[Entries supplied]
-- -- --

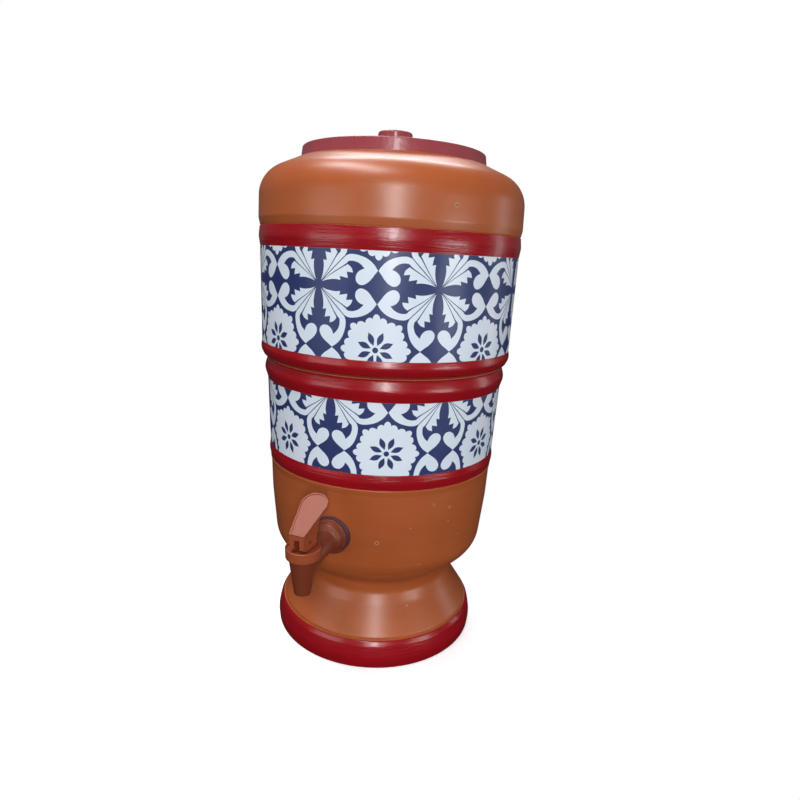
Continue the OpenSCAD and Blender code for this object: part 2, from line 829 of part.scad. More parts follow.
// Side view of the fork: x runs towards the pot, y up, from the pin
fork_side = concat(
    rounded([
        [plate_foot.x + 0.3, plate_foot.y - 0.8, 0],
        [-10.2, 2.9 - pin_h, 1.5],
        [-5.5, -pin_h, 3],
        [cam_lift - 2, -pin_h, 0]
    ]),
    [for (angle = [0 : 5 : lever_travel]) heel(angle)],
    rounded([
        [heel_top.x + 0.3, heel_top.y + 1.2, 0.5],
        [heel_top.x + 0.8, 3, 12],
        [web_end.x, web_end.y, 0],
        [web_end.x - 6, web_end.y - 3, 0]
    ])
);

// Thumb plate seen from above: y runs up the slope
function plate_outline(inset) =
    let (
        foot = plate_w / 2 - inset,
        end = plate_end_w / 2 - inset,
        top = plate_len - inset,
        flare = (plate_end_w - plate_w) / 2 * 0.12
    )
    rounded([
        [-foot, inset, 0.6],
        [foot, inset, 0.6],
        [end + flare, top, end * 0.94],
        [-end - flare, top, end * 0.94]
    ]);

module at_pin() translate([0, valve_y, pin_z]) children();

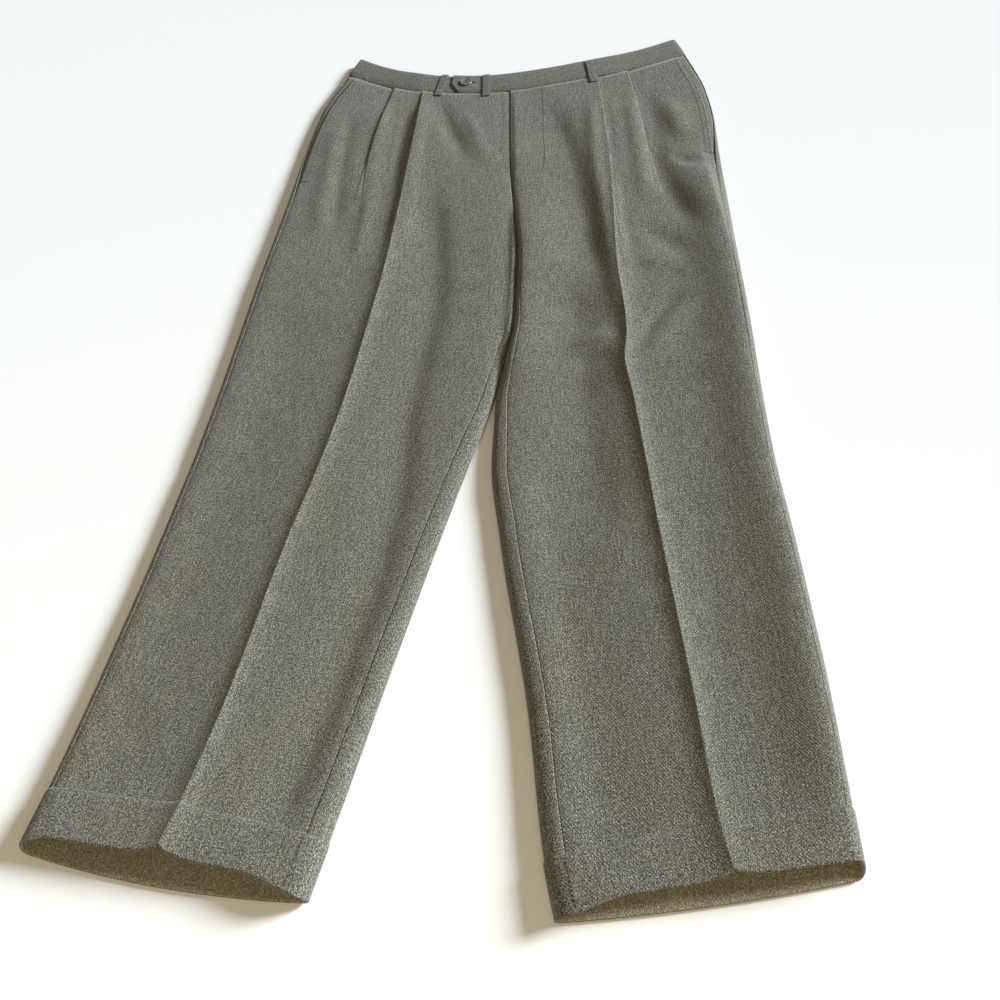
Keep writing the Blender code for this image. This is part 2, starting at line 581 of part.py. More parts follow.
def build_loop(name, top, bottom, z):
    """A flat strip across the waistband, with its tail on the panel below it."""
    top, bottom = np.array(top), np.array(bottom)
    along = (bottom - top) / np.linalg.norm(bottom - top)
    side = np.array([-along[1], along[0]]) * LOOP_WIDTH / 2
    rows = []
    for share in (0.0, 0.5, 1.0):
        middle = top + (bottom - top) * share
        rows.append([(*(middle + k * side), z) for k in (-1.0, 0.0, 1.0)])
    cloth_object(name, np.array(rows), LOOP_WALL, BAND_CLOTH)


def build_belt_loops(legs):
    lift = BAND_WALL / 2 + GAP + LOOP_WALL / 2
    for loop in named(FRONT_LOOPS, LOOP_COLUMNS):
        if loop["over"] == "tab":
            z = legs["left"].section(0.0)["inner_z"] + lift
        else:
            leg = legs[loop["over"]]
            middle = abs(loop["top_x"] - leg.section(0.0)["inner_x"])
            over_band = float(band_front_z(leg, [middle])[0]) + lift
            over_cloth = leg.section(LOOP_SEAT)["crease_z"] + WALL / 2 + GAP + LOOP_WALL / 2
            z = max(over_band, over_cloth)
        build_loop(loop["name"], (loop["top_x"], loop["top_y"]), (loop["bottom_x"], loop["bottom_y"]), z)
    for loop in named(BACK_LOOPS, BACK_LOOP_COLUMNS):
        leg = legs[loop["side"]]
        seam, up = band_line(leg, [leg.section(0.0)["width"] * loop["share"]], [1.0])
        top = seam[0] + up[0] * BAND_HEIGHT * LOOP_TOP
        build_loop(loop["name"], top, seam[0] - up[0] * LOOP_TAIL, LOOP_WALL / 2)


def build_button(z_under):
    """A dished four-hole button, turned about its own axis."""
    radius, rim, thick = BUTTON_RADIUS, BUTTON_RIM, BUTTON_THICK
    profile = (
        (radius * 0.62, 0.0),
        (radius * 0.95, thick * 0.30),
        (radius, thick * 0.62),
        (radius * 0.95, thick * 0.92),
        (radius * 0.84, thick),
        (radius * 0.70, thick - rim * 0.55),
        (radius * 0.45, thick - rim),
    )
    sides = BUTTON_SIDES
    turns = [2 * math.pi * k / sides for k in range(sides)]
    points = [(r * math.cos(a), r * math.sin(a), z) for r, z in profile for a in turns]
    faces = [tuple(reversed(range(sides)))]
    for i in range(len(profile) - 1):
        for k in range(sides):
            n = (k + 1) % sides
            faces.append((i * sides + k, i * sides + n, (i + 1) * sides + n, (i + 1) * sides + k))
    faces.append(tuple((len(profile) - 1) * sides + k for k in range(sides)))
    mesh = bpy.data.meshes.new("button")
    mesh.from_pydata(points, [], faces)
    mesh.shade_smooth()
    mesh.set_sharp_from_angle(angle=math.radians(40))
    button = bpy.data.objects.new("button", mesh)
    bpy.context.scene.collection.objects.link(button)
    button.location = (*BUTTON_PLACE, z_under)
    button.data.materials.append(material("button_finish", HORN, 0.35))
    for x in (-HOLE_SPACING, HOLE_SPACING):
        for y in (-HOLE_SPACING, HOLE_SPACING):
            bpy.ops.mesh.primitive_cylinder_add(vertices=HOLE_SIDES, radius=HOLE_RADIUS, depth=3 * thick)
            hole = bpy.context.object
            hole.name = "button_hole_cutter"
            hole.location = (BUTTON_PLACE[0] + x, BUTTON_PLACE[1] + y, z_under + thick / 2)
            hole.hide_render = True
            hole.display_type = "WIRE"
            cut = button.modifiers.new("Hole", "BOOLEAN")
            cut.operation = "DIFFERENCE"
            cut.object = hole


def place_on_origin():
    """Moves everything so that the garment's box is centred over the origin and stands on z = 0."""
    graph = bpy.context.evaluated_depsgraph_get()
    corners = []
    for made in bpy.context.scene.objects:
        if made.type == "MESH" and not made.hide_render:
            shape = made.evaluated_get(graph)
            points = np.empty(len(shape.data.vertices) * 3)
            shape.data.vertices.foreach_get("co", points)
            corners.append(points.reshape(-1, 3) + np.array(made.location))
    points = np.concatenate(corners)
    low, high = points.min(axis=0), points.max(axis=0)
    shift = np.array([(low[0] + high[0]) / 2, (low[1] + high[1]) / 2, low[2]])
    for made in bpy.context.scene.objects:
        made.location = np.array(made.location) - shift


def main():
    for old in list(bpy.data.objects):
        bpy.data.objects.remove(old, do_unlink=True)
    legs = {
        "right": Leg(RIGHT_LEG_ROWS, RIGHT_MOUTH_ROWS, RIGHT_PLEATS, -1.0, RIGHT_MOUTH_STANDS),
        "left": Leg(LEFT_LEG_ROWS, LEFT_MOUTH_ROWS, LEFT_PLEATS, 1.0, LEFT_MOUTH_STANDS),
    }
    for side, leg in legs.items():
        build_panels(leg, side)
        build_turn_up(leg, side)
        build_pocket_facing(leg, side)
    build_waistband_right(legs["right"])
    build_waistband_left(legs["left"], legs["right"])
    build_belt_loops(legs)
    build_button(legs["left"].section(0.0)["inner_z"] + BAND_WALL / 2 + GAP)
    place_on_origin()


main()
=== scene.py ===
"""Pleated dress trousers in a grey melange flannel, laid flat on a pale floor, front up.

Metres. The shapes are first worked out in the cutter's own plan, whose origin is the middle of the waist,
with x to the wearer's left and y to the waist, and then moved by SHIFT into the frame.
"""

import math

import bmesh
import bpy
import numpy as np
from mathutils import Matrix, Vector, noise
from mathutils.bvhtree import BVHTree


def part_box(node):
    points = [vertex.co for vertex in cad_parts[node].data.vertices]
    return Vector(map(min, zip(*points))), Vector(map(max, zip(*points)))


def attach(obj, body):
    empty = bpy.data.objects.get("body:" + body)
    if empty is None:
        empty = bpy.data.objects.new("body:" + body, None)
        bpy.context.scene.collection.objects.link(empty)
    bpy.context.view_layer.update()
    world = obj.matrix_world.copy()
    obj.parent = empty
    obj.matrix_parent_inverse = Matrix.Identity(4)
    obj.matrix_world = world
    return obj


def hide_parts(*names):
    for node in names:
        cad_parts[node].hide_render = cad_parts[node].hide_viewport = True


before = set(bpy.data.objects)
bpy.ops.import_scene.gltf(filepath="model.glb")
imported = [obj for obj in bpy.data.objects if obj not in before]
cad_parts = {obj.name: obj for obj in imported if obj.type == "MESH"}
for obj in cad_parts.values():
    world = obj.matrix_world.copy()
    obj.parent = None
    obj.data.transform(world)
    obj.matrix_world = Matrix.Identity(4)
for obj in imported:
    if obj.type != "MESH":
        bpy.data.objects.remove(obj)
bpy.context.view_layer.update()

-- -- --

[Task statement] Of the entries above, repeat exactly the lines from the line with "BAND_WALL / 2 + GAP)" through the line with "for node in", both of them included.

[Solution to this task]
    build_button(legs["left"].section(0.0)["inner_z"] + BAND_WALL / 2 + GAP)
    place_on_origin()


main()
=== scene.py ===
"""Pleated dress trousers in a grey melange flannel, laid flat on a pale floor, front up.

Metres. The shapes are first worked out in the cutter's own plan, whose origin is the middle of the waist,
with x to the wearer's left and y to the waist, and then moved by SHIFT into the frame.
"""

import math

import bmesh
import bpy
import numpy as np
from mathutils import Matrix, Vector, noise
from mathutils.bvhtree import BVHTree


def part_box(node):
    points = [vertex.co for vertex in cad_parts[node].data.vertices]
    return Vector(map(min, zip(*points))), Vector(map(max, zip(*points)))


def attach(obj, body):
    empty = bpy.data.objects.get("body:" + body)
    if empty is None:
        empty = bpy.data.objects.new("body:" + body, None)
        bpy.context.scene.collection.objects.link(empty)
    bpy.context.view_layer.update()
    world = obj.matrix_world.copy()
    obj.parent = empty
    obj.matrix_parent_inverse = Matrix.Identity(4)
    obj.matrix_world = world
    return obj


def hide_parts(*names):
    for node in names:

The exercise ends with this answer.